Na sequência deste direito de resposta, Carlos Chaves reiterou o que afirmara na entrevista. Num texto que será publicado no diário i da próxima segunda-feira, declara: «Viver em democracia é respeitar a opinião dos outros… por mais que isso nos custe face à mentira, à perfídia e à maldade… Foi o que sempre fiz em relação ao que, sobre a minha pessoa, este ‘colega’ sistemática e frequentemente foi praticando».
‘Dormíamos lado a lado’
Brandão Ferreira e Carlos Chaves conheceram-se em 1971, ano em que ambos entraram para a Academia Militar. «Dormíamos lado a lado», explica Chaves. «Estávamos num compartimento de seis alunos, eu era o 57 ele era o 59, o 58 era um rapaz açoriano que desistiu por alturas do Natal.

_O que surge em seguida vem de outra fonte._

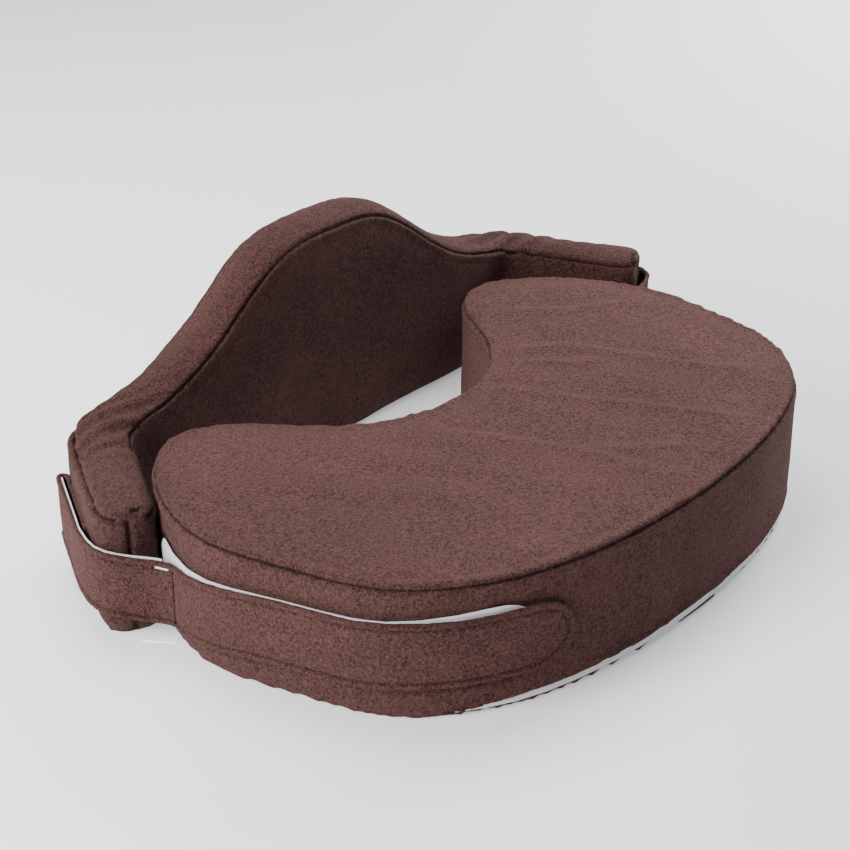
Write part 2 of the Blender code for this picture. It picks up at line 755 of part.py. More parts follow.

Mas ele era da Força Aérea e eu era do Exército, não tínhamos aulas em comum, não tínhamos nada disso. Ele à noite chegava sempre tarde, nunca fomos íntimos um do outro. Como eu chumbei o primeiro ano da Academia e ele passou, depois nunca mais nos encontrámos». E continua:«Ele sempre foi um bocado indiferente para mim, porque sempre foi uma pessoa conflituosa, arrogante, autoritária. Na Academia todos temos um nome de praxe. Como é uma pessoa muito grande, o dele era Monstro, por isso é que o blogue dele é o Adamastor».
Mas porquê então a animosidade, se os seus destinos seguiram rumos diferentes? Carlos Chaves acredita ter uma explicação.
«Uma vez, quando eu trabalhava com o dr. Fernando Nogueira, encontrámo-nos à porta do Ministério [da Defesa], e ele explicou-me a situação em que estava. Eu disse-lhe que o diretor-geral de política precisava de gente e que ele podia ir para lá trabalhar. E para lá foi. Só que na altura ele escrevia no jornal O Dia sob o pseudónimo Adamastor uns artigos violentos contra os chefes militares. E os chefes militares, em conselho superior, várias vezes, instigaram o dr. Nogueira a tomar uma atitude».
Chaves, na altura porta-voz do ministro da Defesa, garante que nunca interferiu. «Até que há um artigo em que ele cita o nome do pai. E assim foi identificado pelo Chefe do Estado Maior da Força Aérea como o autor daqueles artigos. Foi sujeito a um processo disciplinar e punido, penso que até com pena de prisão. Ficou na cabeça dele a ideia de que tudo aquilo se tinha devido a mim, à minha intervenção junto do ministro». Por causa disso, julga o major-general, Brandão Ferreira terá ficado ressentido. «Passa a vida a dizer mal de tudo e de todos mas nunca apresenta solução para nada. Nos seus artigos está sempre a atacar-me e ao dr. Fernando Nogueira, acusando-nos de todos os males que se passaram na Defesa. Nunca respondi. A única vez que me referi a ele foi nessa entrevista».